En effet, l’article 6 de la loi du 25 février 1875 dispose que « Les ministres sont solidairement responsables devant les chambres de la politique générale du gouvernement, et individuellement de leurs actes personnels. »

Le silence du texte constitutionnel sur les modalités du contrôle laisse la place, d’une part, au retour de la pratique orléaniste, seul pratique parlementaire que la France a connu, et, d’autre part, à tous les abus du pouvoir législatif qui ne connaît aucune limite au contrôle du gouvernement.

Les moyens du contrôle sont de deux types essentiellement : l’interpellation et la question de confiance.

L’interpellation, qui provient de la monarchie de juillet, est une demande d’explication d’un député ou d’un sénateur sur un sujet précis, adressée à un ministre. Elle se clôt par le vote d’une résolution par laquelle la chambre exprime sa défiance ou sa confiance vis-à-vis du ministère, ce qui, dans les faits, conduit à exercer une véritable censure. Un seul homme peut donc faire chuter un gouvernement tout entier.

La question de confiance vient elle, d’un ministre ou du gouvernement. Là encore, le silence des lois permet à n’importe quel ministre de poser la question de confiance, sans délibération préalable du cabinet.

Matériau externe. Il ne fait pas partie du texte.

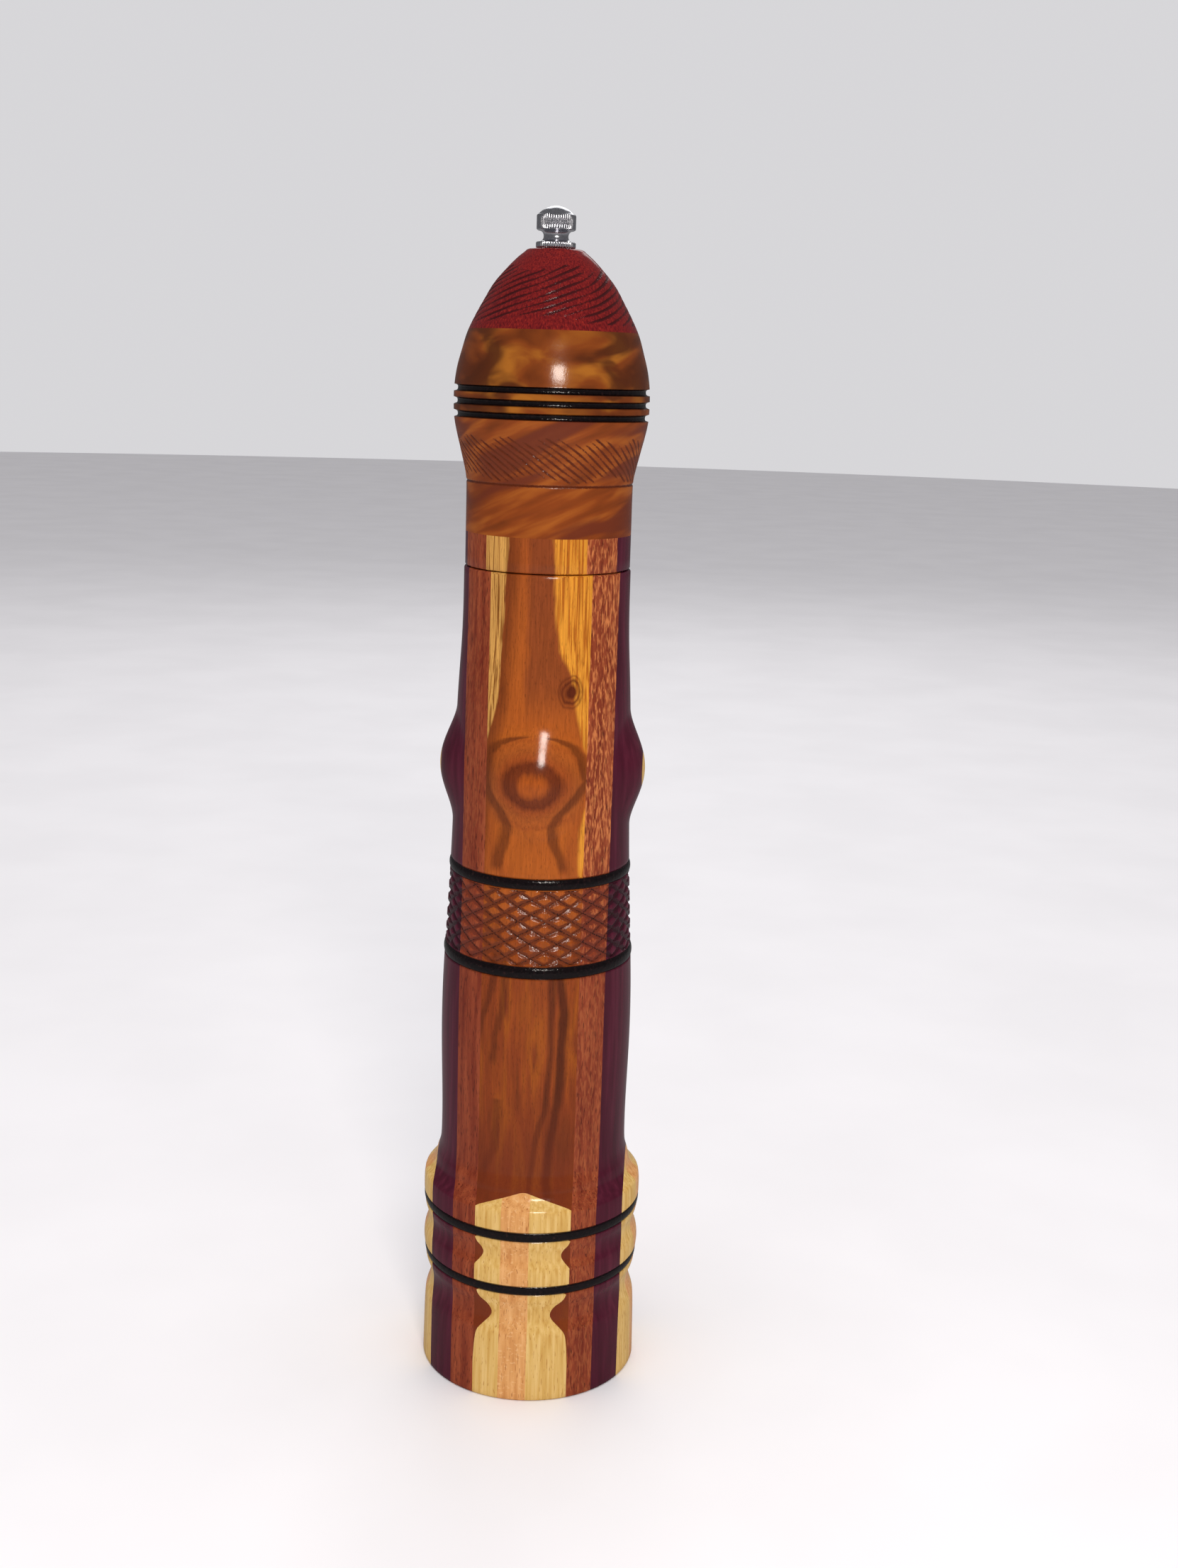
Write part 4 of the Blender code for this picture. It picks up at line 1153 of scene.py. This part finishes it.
# %% Chrome and steels
METALS = [
    # slot, name, dark and light colour, rough from and to, grain of the lines in mm
    ("chrome", "nut_bright_chrome", "#C4C4CC", "#DCDCE2", 0.14, 0.26, (0.6, 0.6, 0.6)),
    ("steel", "works_drawn_steel", "#8E9092", "#A8AAAB", 0.28, 0.46, (0.3, 0.3, 5.0)),
    ("hardened_steel", "grinder_hardened_steel", "#5A5C5E", "#737577", 0.35, 0.55,
     (0.5, 0.5, 1.5))]
for slot, name, dark, light, low, high, lines in METALS:
    material, tree, place, shader = new_finish(name)
    noise = add(tree, "TexNoise", {}, {"Vector": add(tree, "Mapping", {}, {
        "Vector": place, "Scale": grain(*lines)}), "Scale": 1.0, "Detail": 3.0})
    tone = add(tree, "ValToRGB", {"stops": [(0.35, dark), (0.65, light)]}, {"Fac": noise})
    rough = add(tree, "MapRange", {}, {"Value": noise, "To Min": low, "To Max": high})
    scratches = add(tree, "Bump", {}, {"Strength": 0.25, "Distance": 0.02 * MM,
                                       "Height": noise})
    tree.links.new(tone.outputs[0], shader.inputs["Base Color"])
    tree.links.new(rough.outputs[0], shader.inputs["Roughness"])
    tree.links.new(scratches.outputs[0], shader.inputs["Normal"])
    shader.inputs["Metallic"].default_value = 1.0
    finishes[slot] = material
print("finishes:", sorted(finishes))

# %% Give every piece and every remaining node its finish
for node, piece in made_for.items():
    piece.data.materials.clear()
    piece.data.materials.append(finishes[slot_of[node]])
for node in sorted(set(slot_of) - set(made_for)):
    for holder in frame["nodes"][node].material_slots:
        holder.material = finishes[slot_of[node]]
    print(node, "keeps its frame shape, finished as", slot_of[node])

# %% [markdown]
# ## Floor and light
# The mill stands on a plain pale floor in a bright room. One small soft lamp in front and a
# little to the right of the camera makes the row of highlights down the middle, and the pale
# surroundings fill the shadows and put light rims on the lacquer.

# %% Floor
FLOOR_R = 6.0                  # metres
FLOOR_HOLE = 0.0362            # metres; hidden under the foot, so the foot shows from below
FLOOR_SIDES = 96
only_nothing()
bpy.ops.mesh.primitive_circle_add(vertices=FLOOR_SIDES, radius=FLOOR_R, fill_type='NGON')
floor = bpy.context.object
floor.name = "floor"
bpy.ops.object.mode_set(mode='EDIT')
bpy.ops.mesh.select_all(action='SELECT')
bpy.ops.mesh.inset(thickness=FLOOR_R * cos(pi / FLOOR_SIDES) - FLOOR_HOLE)
bpy.ops.mesh.delete(type='FACE')
bpy.ops.object.mode_set(mode='OBJECT')
print("floor:", len(floor.data.polygons), "faces round a hole")
material, tree, place, shader = new_finish("pale_painted_floor")
mottle = add(tree, "TexNoise", {}, {"Vector": place, "Scale": 9.0, "Detail": 3.0})
paint = add(tree, "ValToRGB", {"stops": [(0.35, "#F4F2F4"), (0.65, "#F8F6F8")]}, {"Fac": mottle})
in_lacquer = add(tree, "Mix", {"data_type": 'RGBA'}, {
    0: add(tree, "LightPath", {}, {}).outputs["Is Glossy Ray"], 6: paint.outputs[0],
    7: linear("#909090")}).outputs[2]     # dimmer where the lacquer mirrors it
tree.links.new(in_lacquer, shader.inputs["Base Color"])
shader.inputs["Roughness"].default_value = 0.7
floor.data.materials.append(material)

# %% Light
def lamp(name, turn, distance, height, size, watts, colour, mirrored=True):
    """A square lamp that faces the middle of the mill. `turn` is degrees right of the front.
    One that isn't mirrored lights the floor and leaves no patch in the lacquer."""
    light = bpy.data.lights.new(name, 'AREA')
    light.size = size
    light.energy = watts
    light.color = linear(colour)[:3]
    made = bpy.data.objects.new(name, light)
    bpy.context.scene.collection.objects.link(made)
    made.visible_glossy = mirrored
    angle = radians(turn)
    spot = Vector((distance * sin(angle), -distance * cos(angle), height))
    made.matrix_world = Matrix.Translation(spot) @ (
        spot - Vector((0, 0, 0.18))).to_track_quat('Z', 'Y').to_matrix().to_4x4()


ROOM_LIGHT = 0.56              # how much light the pale room gives
ROOM_SEEN = 0.74               # how bright it looks
ROOM_MIRRORED = 0.15           # how bright it is in the lacquer; most of it is dim
lamp("key", 12, 0.85, 0.65, 0.2, 4.0, "#FFF8F0")
lamp("overhead", 0, 0.1, 2.4, 1.6, 20.0, "#FFFFFF", mirrored=False)
lamp("back", 180, 1.6, 1.4, 1.0, 6.0, "#FFFFFF")
world = bpy.data.worlds.new("pale_room")
world.use_nodes = True
room = world.node_tree.nodes["Background"]
room.inputs["Color"].default_value = linear("#F6F5F8")
ray = add(world.node_tree, "LightPath", {}, {})
as_seen = add(world.node_tree, "Math", {"operation": 'MULTIPLY_ADD'}, {
    0: ray.outputs["Is Camera Ray"], 1: ROOM_SEEN - ROOM_LIGHT, 2: ROOM_LIGHT})
as_gloss = add(world.node_tree, "Math", {"operation": 'MULTIPLY_ADD'}, {
    0: ray.outputs["Is Glossy Ray"], 1: ROOM_MIRRORED - ROOM_LIGHT, 2: as_seen})
world.node_tree.links.new(as_gloss.outputs[0], room.inputs["Strength"])
bpy.context.scene.world = world
bpy.context.scene.view_settings.view_transform = 'Standard'     # plain sRGB, as on a print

La confiance est sans cesse en jeu, les gouvernements s’en servent comme d’un moyen de pression pour que la majorité les suive.

La puissance du parlement est telle que des gouvernements ont démissionné après le vote d’une résolution de défiance sur des sujets mineurs, ou à une majorité relative, voire même ont démissionné avant un vote défavorable.

Si la faiblesse des majorités de gouvernements est le terreau de l’instabilité ministérielle, et le contrôle permanent du parlement la cause immédiate de l’instabilité, des causes plus profondes sont décelables. La principale est l’héritage révolutionnaire que les républicains reprennent progressivement, avec la conquête des différents organes du pouvoir : Chambre des députés, Sénat puis présidence de la République. À partir de là, le droit, tel que la constitution de 1875 le définit, est délaissé, et c’est la politique qui réglera les rapports entre les pouvoirs.